◆ Dataset extract
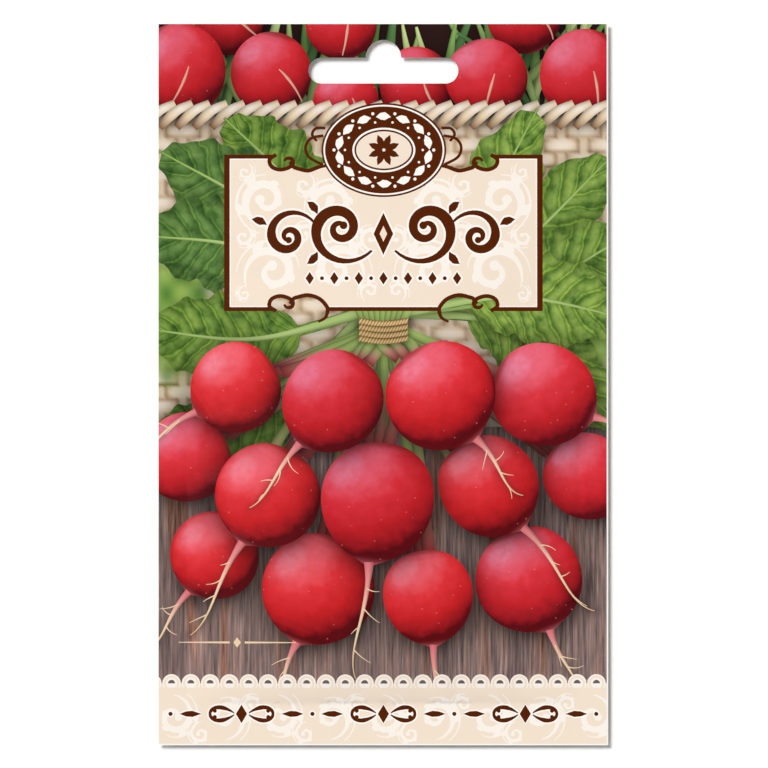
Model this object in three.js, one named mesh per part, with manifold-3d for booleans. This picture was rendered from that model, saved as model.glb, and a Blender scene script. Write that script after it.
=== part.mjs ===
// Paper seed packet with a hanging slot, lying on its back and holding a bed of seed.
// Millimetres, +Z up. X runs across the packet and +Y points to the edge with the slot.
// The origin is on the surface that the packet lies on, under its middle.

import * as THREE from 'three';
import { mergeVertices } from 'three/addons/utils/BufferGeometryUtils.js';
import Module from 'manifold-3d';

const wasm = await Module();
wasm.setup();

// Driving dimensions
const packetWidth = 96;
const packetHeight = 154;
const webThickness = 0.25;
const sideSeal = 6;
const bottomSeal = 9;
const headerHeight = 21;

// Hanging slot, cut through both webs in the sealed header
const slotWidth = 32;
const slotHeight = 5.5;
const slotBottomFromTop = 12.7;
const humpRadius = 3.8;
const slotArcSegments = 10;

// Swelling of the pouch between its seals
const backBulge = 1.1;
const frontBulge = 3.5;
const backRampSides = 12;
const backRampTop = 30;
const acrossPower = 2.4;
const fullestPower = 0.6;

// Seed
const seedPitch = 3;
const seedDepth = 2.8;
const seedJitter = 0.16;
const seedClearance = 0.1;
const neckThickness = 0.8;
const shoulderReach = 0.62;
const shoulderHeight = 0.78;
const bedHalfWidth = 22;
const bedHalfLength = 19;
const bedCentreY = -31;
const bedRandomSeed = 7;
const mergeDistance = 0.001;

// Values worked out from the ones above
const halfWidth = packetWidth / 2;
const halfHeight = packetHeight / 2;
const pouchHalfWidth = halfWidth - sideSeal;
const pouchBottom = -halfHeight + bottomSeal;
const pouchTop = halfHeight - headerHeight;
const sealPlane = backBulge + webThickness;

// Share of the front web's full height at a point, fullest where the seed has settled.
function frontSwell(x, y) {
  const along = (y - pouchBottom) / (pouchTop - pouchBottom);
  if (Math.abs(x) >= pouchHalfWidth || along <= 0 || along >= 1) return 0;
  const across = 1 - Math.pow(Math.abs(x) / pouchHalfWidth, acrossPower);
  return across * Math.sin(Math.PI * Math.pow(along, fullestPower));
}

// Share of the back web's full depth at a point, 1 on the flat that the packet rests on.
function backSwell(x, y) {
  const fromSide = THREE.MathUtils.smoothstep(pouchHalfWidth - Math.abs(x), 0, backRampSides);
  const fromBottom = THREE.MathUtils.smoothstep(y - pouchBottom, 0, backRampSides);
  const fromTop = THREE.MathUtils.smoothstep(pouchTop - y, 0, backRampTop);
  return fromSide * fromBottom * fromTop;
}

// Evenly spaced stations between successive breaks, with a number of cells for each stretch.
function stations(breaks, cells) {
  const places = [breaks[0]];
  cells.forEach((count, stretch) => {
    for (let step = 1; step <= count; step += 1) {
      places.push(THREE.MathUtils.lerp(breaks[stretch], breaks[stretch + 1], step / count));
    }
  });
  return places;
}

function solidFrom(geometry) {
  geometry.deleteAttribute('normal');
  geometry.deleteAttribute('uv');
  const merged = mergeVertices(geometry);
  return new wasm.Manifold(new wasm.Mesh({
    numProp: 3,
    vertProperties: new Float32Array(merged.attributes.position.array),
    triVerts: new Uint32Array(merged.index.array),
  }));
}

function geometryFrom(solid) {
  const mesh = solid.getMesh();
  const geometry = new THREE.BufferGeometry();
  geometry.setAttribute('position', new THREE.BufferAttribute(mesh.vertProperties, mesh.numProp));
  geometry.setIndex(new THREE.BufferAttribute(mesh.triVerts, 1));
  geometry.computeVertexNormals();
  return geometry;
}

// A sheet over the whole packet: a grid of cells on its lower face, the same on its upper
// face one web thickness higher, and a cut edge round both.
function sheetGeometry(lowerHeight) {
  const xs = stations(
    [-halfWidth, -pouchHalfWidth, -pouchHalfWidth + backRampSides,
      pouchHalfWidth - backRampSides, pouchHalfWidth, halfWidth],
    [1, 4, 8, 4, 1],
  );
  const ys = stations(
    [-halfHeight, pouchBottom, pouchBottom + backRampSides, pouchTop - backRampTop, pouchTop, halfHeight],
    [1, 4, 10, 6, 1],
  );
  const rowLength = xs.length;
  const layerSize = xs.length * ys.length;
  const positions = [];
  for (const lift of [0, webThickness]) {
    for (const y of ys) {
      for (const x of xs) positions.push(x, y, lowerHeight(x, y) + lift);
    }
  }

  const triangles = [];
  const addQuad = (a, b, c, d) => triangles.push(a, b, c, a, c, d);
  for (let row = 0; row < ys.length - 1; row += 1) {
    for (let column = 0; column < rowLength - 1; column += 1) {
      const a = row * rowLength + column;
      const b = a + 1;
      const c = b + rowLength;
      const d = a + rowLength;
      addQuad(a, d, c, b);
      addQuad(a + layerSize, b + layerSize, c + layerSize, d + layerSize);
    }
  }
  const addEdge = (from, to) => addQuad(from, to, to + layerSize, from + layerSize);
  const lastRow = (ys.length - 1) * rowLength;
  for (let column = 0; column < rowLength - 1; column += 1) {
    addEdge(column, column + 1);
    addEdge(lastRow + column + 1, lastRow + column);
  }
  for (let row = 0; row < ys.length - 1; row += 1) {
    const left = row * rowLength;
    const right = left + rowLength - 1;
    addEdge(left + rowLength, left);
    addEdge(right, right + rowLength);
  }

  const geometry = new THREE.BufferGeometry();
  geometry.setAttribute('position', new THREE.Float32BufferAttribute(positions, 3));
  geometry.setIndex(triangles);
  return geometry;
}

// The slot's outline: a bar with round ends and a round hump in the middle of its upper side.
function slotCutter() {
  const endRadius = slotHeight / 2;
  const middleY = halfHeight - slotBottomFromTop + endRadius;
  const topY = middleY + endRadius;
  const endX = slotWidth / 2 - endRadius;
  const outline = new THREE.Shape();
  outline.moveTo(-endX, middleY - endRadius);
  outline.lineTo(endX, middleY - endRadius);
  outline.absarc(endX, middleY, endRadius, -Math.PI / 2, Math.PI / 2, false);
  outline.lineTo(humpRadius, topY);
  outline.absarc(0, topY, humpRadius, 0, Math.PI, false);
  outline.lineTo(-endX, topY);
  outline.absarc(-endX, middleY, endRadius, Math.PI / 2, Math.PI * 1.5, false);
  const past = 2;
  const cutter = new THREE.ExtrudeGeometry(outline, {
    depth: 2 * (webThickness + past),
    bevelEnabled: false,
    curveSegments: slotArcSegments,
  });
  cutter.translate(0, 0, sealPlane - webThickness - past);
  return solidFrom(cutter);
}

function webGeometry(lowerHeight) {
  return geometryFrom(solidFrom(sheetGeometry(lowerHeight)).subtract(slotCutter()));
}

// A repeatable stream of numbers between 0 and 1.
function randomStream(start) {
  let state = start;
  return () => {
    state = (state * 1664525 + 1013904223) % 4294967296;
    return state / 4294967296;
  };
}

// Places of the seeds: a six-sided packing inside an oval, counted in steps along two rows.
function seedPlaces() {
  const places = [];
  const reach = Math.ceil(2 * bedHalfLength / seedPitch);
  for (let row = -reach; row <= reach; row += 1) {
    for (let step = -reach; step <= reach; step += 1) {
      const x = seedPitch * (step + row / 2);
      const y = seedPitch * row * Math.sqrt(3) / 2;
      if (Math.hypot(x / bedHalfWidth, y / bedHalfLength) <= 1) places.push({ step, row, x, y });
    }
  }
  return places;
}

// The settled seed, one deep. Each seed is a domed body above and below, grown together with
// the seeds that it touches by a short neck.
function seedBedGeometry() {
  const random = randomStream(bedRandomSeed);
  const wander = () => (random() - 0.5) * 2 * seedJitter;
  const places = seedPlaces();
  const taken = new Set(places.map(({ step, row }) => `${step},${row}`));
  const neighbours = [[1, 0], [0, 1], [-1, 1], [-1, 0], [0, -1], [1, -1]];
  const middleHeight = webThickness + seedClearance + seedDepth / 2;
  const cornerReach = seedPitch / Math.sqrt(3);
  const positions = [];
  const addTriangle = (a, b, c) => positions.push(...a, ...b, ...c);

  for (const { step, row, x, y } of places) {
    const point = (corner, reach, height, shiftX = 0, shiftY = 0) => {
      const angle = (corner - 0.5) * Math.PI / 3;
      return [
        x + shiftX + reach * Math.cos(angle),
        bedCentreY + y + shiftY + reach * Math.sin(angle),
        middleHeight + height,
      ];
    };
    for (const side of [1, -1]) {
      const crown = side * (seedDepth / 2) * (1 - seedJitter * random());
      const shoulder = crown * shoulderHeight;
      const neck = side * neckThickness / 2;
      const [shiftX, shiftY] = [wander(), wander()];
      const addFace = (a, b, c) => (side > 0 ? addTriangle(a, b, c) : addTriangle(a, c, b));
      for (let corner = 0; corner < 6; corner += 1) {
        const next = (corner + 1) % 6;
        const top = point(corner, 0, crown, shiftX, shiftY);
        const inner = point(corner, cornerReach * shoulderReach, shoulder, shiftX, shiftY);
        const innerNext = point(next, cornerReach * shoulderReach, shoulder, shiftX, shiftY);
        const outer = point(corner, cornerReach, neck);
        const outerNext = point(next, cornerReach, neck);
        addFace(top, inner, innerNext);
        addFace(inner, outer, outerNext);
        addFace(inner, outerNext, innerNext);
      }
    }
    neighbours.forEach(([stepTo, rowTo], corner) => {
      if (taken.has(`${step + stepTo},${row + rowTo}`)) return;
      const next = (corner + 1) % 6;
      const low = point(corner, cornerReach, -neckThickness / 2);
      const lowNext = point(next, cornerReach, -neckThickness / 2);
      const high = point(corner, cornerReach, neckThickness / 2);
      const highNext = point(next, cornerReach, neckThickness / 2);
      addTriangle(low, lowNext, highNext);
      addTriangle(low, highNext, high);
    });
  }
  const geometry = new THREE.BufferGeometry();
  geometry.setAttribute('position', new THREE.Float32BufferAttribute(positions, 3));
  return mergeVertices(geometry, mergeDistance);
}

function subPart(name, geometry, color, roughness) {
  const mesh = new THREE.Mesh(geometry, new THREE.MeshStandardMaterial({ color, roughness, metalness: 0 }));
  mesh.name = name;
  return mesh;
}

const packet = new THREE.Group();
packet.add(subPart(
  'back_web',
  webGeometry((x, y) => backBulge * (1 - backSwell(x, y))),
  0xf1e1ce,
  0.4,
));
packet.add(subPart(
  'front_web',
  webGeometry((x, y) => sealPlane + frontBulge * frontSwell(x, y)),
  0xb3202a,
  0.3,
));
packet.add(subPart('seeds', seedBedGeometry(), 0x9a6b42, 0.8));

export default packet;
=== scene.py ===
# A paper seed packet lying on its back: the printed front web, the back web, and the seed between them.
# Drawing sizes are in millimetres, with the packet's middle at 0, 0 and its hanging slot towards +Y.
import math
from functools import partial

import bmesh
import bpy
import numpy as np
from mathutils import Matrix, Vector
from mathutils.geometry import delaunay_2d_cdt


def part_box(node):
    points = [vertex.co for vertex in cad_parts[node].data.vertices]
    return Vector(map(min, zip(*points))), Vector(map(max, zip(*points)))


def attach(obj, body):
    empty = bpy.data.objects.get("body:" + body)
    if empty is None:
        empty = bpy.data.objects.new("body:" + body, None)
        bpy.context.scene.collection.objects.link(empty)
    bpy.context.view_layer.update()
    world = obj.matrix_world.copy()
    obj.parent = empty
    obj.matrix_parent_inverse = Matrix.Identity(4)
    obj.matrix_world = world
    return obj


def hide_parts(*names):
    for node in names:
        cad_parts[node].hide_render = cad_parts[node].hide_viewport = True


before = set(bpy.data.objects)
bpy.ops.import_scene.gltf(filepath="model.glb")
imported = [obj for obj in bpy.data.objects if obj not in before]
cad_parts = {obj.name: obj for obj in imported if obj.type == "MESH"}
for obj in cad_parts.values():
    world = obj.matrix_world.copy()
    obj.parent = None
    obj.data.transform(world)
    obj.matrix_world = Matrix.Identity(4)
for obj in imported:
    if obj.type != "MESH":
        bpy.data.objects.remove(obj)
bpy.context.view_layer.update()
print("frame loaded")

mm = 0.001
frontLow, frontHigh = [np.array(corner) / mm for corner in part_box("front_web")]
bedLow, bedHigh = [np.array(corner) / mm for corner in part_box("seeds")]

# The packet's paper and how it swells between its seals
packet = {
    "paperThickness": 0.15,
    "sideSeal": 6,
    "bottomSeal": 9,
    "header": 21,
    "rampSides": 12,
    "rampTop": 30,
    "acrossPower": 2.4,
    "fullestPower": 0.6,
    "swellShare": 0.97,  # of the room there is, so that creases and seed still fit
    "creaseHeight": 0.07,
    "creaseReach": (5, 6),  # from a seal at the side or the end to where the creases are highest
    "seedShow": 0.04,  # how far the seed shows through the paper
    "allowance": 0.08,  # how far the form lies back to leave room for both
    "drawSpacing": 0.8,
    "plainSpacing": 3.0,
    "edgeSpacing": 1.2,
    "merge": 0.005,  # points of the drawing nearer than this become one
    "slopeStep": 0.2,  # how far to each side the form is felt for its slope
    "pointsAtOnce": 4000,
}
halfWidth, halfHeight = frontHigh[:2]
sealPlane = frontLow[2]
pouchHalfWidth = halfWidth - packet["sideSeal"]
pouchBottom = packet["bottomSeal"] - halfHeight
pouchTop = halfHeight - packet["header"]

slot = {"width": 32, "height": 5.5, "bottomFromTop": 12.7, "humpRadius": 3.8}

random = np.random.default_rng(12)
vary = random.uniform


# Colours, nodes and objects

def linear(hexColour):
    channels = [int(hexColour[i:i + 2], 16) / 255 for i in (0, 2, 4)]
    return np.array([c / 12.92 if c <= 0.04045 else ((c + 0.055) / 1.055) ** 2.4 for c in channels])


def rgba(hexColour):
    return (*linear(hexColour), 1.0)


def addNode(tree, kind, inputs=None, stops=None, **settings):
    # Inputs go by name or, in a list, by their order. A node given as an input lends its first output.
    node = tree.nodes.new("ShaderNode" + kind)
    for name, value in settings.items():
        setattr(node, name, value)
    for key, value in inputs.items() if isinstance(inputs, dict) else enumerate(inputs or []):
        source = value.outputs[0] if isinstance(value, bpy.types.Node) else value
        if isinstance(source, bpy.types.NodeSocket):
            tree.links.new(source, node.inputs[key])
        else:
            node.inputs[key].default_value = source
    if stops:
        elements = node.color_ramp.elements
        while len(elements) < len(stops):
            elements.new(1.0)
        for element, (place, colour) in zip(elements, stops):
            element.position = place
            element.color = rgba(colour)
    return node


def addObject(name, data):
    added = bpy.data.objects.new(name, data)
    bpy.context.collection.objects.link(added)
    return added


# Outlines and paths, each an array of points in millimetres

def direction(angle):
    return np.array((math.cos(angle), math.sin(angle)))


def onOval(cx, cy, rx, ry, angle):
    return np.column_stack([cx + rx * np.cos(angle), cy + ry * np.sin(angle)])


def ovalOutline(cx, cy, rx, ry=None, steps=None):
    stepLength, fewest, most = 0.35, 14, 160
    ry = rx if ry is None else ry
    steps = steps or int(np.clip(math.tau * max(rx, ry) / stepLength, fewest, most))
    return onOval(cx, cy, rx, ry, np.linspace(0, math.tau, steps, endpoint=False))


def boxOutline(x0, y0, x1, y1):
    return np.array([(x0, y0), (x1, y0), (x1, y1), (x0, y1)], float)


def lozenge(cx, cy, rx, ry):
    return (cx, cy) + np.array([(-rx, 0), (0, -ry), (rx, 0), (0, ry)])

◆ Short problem
Would you quote everything above from the line containing "obj.matrix_parent_inverse = Matrix.Identity(4)" down to the line containing "bedLow, bedHigh = [np.array(corner)"? Include both of those lines and nothing else.

◆ Answer in full
    obj.matrix_parent_inverse = Matrix.Identity(4)
    obj.matrix_world = world
    return obj


def hide_parts(*names):
    for node in names:
        cad_parts[node].hide_render = cad_parts[node].hide_viewport = True


before = set(bpy.data.objects)
bpy.ops.import_scene.gltf(filepath="model.glb")
imported = [obj for obj in bpy.data.objects if obj not in before]
cad_parts = {obj.name: obj for obj in imported if obj.type == "MESH"}
for obj in cad_parts.values():
    world = obj.matrix_world.copy()
    obj.parent = None
    obj.data.transform(world)
    obj.matrix_world = Matrix.Identity(4)
for obj in imported:
    if obj.type != "MESH":
        bpy.data.objects.remove(obj)
bpy.context.view_layer.update()
print("frame loaded")

mm = 0.001
frontLow, frontHigh = [np.array(corner) / mm for corner in part_box("front_web")]
bedLow, bedHigh = [np.array(corner) / mm for corner in part_box("seeds")]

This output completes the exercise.